> _What is required_
Take the material and output all of it exactly.
====== Data lines ======
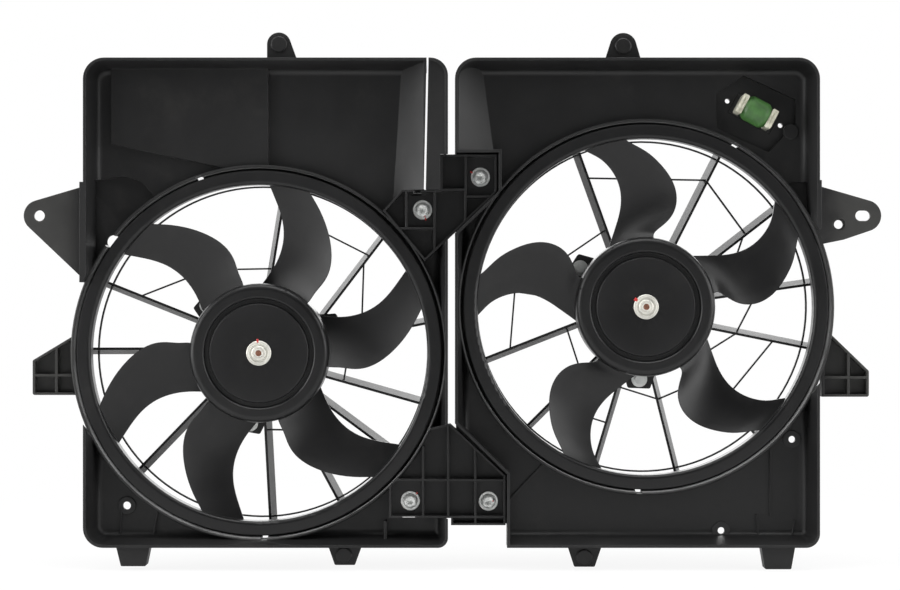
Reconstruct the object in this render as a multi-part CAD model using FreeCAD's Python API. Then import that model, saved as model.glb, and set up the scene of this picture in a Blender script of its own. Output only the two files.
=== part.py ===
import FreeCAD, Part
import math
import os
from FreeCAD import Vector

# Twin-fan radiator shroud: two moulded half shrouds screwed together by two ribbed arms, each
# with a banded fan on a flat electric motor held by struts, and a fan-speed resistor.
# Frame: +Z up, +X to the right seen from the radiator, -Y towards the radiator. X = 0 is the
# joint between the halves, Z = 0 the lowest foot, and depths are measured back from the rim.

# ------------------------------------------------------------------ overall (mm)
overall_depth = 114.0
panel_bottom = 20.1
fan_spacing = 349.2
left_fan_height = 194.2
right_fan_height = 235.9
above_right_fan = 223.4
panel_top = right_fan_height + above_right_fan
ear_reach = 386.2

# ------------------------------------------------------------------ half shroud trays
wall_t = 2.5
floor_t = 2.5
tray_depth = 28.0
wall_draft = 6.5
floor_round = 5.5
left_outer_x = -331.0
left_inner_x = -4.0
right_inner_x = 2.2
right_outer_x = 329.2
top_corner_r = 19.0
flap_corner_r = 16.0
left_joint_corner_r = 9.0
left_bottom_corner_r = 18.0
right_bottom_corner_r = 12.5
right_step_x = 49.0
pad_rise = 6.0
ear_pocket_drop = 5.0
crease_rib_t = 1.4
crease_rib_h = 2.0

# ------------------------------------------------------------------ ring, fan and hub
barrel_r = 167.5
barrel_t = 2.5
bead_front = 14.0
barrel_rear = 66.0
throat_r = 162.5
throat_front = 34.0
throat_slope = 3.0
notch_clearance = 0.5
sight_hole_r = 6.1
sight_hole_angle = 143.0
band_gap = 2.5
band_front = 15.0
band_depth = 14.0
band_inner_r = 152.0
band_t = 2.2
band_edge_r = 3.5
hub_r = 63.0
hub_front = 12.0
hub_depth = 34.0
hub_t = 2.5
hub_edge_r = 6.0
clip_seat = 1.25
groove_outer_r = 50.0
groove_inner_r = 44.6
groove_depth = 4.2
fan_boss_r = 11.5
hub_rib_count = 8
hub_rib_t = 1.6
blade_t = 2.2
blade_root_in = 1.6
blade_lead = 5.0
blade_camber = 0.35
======
> _Result of this exercise_
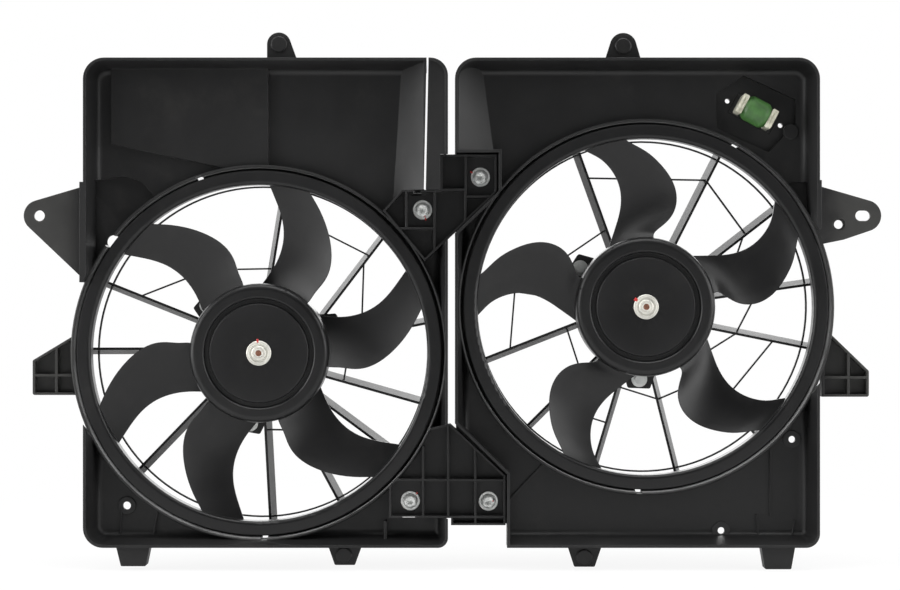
Reconstruct the object in this render as a multi-part CAD model using FreeCAD's Python API. Then import that model, saved as model.glb, and set up the scene of this picture in a Blender script of its own. Output only the two files.
=== part.py ===
import FreeCAD, Part
import math
import os
from FreeCAD import Vector

# Twin-fan radiator shroud: two moulded half shrouds screwed together by two ribbed arms, each
# with a banded fan on a flat electric motor held by struts, and a fan-speed resistor.
# Frame: +Z up, +X to the right seen from the radiator, -Y towards the radiator. X = 0 is the
# joint between the halves, Z = 0 the lowest foot, and depths are measured back from the rim.

# ------------------------------------------------------------------ overall (mm)
overall_depth = 114.0
panel_bottom = 20.1
fan_spacing = 349.2
left_fan_height = 194.2
right_fan_height = 235.9
above_right_fan = 223.4
panel_top = right_fan_height + above_right_fan
ear_reach = 386.2

# ------------------------------------------------------------------ half shroud trays
wall_t = 2.5
floor_t = 2.5
tray_depth = 28.0
wall_draft = 6.5
floor_round = 5.5
left_outer_x = -331.0
left_inner_x = -4.0
right_inner_x = 2.2
right_outer_x = 329.2
top_corner_r = 19.0
flap_corner_r = 16.0
left_joint_corner_r = 9.0
left_bottom_corner_r = 18.0
right_bottom_corner_r = 12.5
right_step_x = 49.0
pad_rise = 6.0
ear_pocket_drop = 5.0
crease_rib_t = 1.4
crease_rib_h = 2.0

# ------------------------------------------------------------------ ring, fan and hub
barrel_r = 167.5
barrel_t = 2.5
bead_front = 14.0
barrel_rear = 66.0
throat_r = 162.5
throat_front = 34.0
throat_slope = 3.0
notch_clearance = 0.5
sight_hole_r = 6.1
sight_hole_angle = 143.0
band_gap = 2.5
band_front = 15.0
band_depth = 14.0
band_inner_r = 152.0
band_t = 2.2
band_edge_r = 3.5
hub_r = 63.0
hub_front = 12.0
hub_depth = 34.0
hub_t = 2.5
hub_edge_r = 6.0
clip_seat = 1.25
groove_outer_r = 50.0
groove_inner_r = 44.6
groove_depth = 4.2
fan_boss_r = 11.5
hub_rib_count = 8
hub_rib_t = 1.6
blade_t = 2.2
blade_root_in = 1.6
blade_lead = 5.0
blade_camber = 0.35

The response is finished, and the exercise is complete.